O sonho americano está pendurado num Orçamento fiscal cuja despesa tem ultrapassado a receita de impostos em mais de US$ 300 bilhões anuais. Bush acaba de anunciar mais um Orçamento megadeficitário. Pior é o desequilíbrio nas contas externas, que acumulam necessidades de financiamento a partir do resto do mundo, de US$ 600 bilhões a US$ 800 bilhões por ano. A crise reflete um elemento de incerteza macroeconômica que não pode ser afastado ou neutralizado só porque o Fed baixou o juro real a zero. A técnica do "fugir para a frente", injetando mais liquidez em mercados já saturados por dívidas (governos, corporações e famílias), não terá efeito senão o de prolongar o período de ajuste e estancamento. Os gestores da moeda maquiam a recessão, mas não eliminam seus efeitos.

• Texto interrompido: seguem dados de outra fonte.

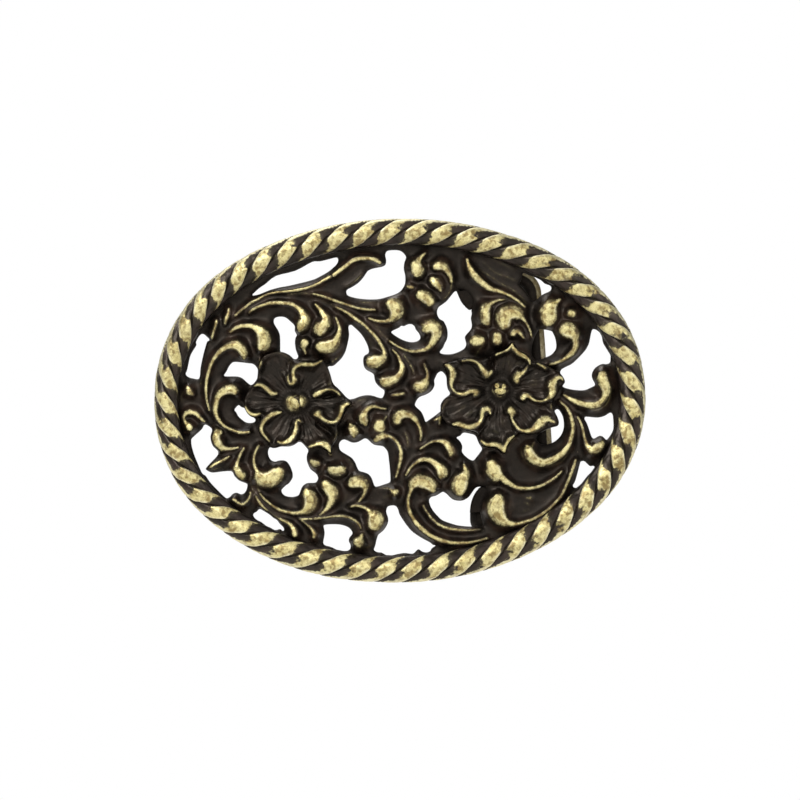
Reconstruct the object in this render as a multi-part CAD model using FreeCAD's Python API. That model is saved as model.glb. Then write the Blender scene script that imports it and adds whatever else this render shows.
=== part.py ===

A diferença sobre situações anteriores, bem relatadas no livro de Alan Greenspan -espécie de nova bíblia das manobras de acomodação a crises financeiras-, é que, desta vez, o rompimento se dá no centro da parede do dique: o próprio sistema bancário dos EUA. O financiamento do déficit americano envolveu toda a estrutura mundial de instituições e fundos, que absorveram as operações de crédito lastreadas em garantias colaterais, como são conhecidas as securitizações (empacotamentos) de financiamentos imobiliários, de automóveis, de cartões de crédito, serviços etc.
As operações estruturadas em garantias permitiram, por um lado, que o capitalismo global fosse longe, ao abrir centenas de milhões de postos de emprego. Contudo a força extraordinária do crédito torna-se, ao fim do seu ciclo de alta, como sapateado em gelo fino. O sistema de crédito finalmente aprenderá sua lição, e os mercados de capitais sairão maiores, mais fortes, regionalmente mais diversificados, em prejuízo da hegemonia americana atual.
Se o Brasil perde ou ganha, é ainda difícil avaliar, pois nossa economia é mantida na retranca. Em principio, a crise de fora seria, aqui dentro, uma oportunidade de ouro. Mas, sem nenhum senso de oportunidade ou urgência, seguimos sendo o país de fevereiro, o mês do Carnaval.


PAULO RABELLO DE CASTRO, 58, doutor em economia pela Universidade de Chicago (EUA), é vice-presidente do Instituto Atlântico e chairman da SR Rating, classificadora de riscos. Preside também a RC Consultores, consultoria econômica, e o Conselho de Planejamento Estratégico da Fecomercio SP. Escreve às quartas-feiras, a cada 15 dias, nesta coluna.